BEGIN Given records

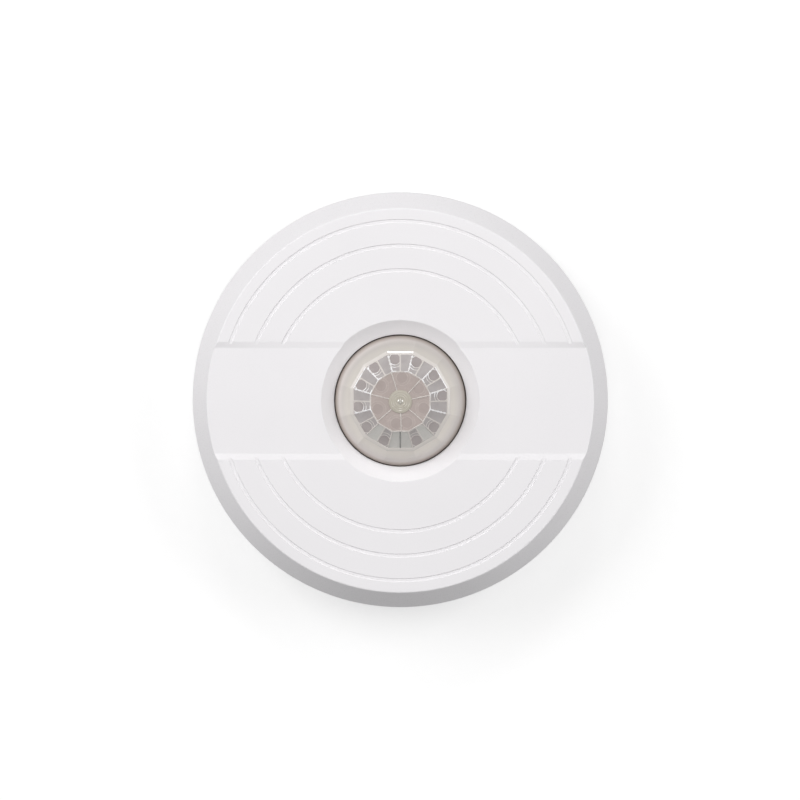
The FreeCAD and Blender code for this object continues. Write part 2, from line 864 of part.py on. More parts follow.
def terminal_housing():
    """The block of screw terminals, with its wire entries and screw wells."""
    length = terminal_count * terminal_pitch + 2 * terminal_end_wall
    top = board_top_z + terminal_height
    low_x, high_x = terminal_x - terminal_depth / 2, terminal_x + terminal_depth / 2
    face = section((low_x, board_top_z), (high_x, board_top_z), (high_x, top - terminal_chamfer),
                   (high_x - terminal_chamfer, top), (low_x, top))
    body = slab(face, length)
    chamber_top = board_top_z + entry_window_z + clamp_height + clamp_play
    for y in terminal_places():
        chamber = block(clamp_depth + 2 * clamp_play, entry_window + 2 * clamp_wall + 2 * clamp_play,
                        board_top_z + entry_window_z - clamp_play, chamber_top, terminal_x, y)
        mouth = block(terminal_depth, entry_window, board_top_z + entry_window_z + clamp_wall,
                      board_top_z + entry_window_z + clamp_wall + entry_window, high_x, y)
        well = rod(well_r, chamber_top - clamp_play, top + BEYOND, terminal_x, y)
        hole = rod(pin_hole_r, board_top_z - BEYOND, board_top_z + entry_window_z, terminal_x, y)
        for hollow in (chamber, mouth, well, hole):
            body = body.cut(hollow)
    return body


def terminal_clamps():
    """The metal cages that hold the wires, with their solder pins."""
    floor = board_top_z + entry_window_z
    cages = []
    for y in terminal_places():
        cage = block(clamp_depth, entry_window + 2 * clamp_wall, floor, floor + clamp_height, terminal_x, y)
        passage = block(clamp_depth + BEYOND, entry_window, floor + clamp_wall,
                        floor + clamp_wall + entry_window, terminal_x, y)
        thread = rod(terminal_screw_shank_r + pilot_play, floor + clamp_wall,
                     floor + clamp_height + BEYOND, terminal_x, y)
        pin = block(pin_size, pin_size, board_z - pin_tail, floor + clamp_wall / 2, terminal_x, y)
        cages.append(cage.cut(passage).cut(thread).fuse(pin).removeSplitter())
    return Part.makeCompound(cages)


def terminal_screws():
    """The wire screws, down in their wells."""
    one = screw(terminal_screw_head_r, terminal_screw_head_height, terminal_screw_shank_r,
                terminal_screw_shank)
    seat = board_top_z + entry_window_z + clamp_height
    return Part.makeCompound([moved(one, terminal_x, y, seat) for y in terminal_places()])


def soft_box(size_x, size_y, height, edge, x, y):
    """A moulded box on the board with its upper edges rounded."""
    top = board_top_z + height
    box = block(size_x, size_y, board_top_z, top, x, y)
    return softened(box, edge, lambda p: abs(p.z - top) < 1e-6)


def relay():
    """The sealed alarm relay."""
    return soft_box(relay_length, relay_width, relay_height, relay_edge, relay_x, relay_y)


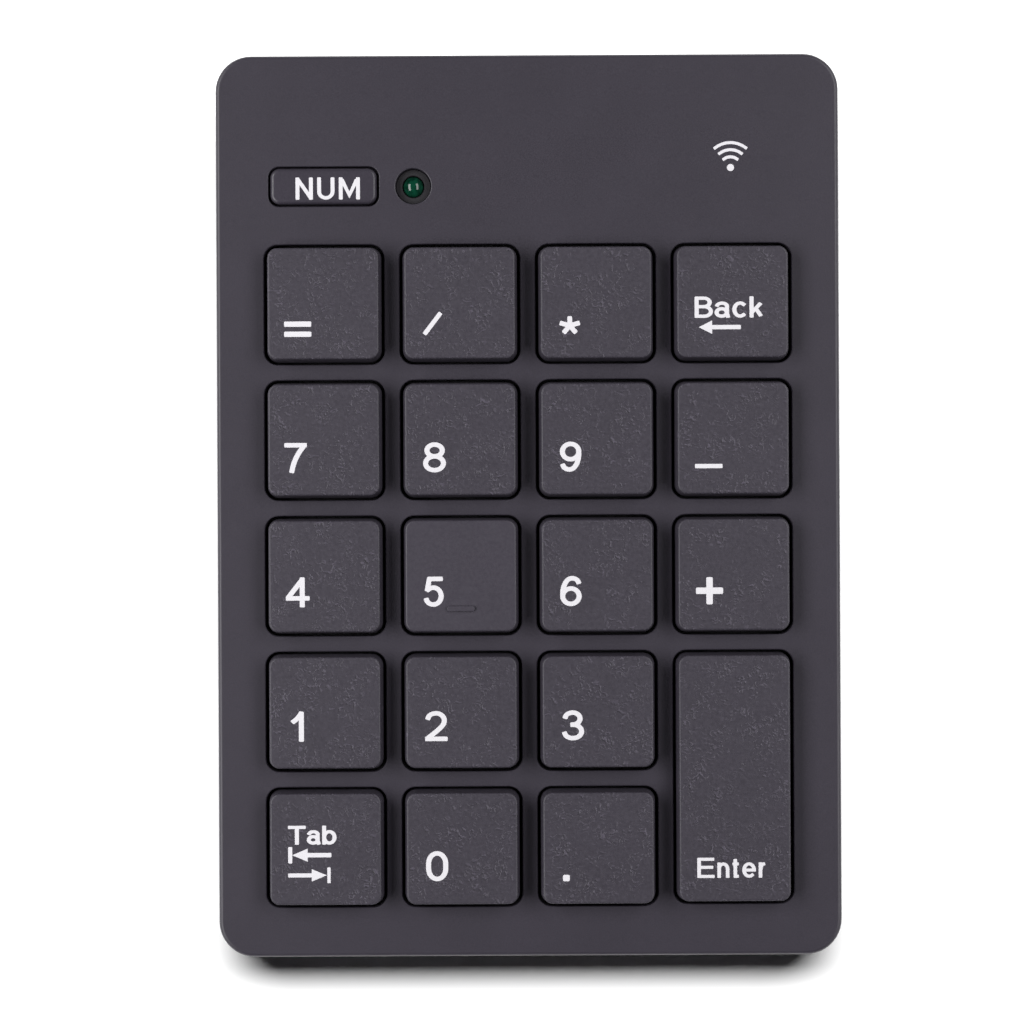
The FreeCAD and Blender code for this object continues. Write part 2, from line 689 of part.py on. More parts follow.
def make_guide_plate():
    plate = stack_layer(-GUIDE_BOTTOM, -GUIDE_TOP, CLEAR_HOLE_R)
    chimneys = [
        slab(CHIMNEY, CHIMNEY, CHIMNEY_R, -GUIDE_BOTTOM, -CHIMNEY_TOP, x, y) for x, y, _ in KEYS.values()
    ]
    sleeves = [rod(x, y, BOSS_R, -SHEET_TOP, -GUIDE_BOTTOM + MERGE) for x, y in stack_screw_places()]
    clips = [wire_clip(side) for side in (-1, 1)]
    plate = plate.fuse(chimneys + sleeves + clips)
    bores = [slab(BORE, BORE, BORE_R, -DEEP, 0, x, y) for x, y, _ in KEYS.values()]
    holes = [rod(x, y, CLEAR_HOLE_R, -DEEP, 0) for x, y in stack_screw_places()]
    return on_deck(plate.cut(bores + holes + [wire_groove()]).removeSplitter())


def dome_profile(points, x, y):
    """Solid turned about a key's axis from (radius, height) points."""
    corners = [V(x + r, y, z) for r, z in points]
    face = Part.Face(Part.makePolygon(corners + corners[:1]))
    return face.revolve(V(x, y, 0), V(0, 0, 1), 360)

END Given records

### Directions
Copy out precisely the lines that begin at the line containing "689 of part.py on. More parts follow." and end at the line containing "return on_deck(plate.cut(bores +", including both; write nothing else.

### Answer below
The FreeCAD and Blender code for this object continues. Write part 2, from line 689 of part.py on. More parts follow.
def make_guide_plate():
    plate = stack_layer(-GUIDE_BOTTOM, -GUIDE_TOP, CLEAR_HOLE_R)
    chimneys = [
        slab(CHIMNEY, CHIMNEY, CHIMNEY_R, -GUIDE_BOTTOM, -CHIMNEY_TOP, x, y) for x, y, _ in KEYS.values()
    ]
    sleeves = [rod(x, y, BOSS_R, -SHEET_TOP, -GUIDE_BOTTOM + MERGE) for x, y in stack_screw_places()]
    clips = [wire_clip(side) for side in (-1, 1)]
    plate = plate.fuse(chimneys + sleeves + clips)
    bores = [slab(BORE, BORE, BORE_R, -DEEP, 0, x, y) for x, y, _ in KEYS.values()]
    holes = [rod(x, y, CLEAR_HOLE_R, -DEEP, 0) for x, y in stack_screw_places()]
    return on_deck(plate.cut(bores + holes + [wire_groove()]).removeSplitter())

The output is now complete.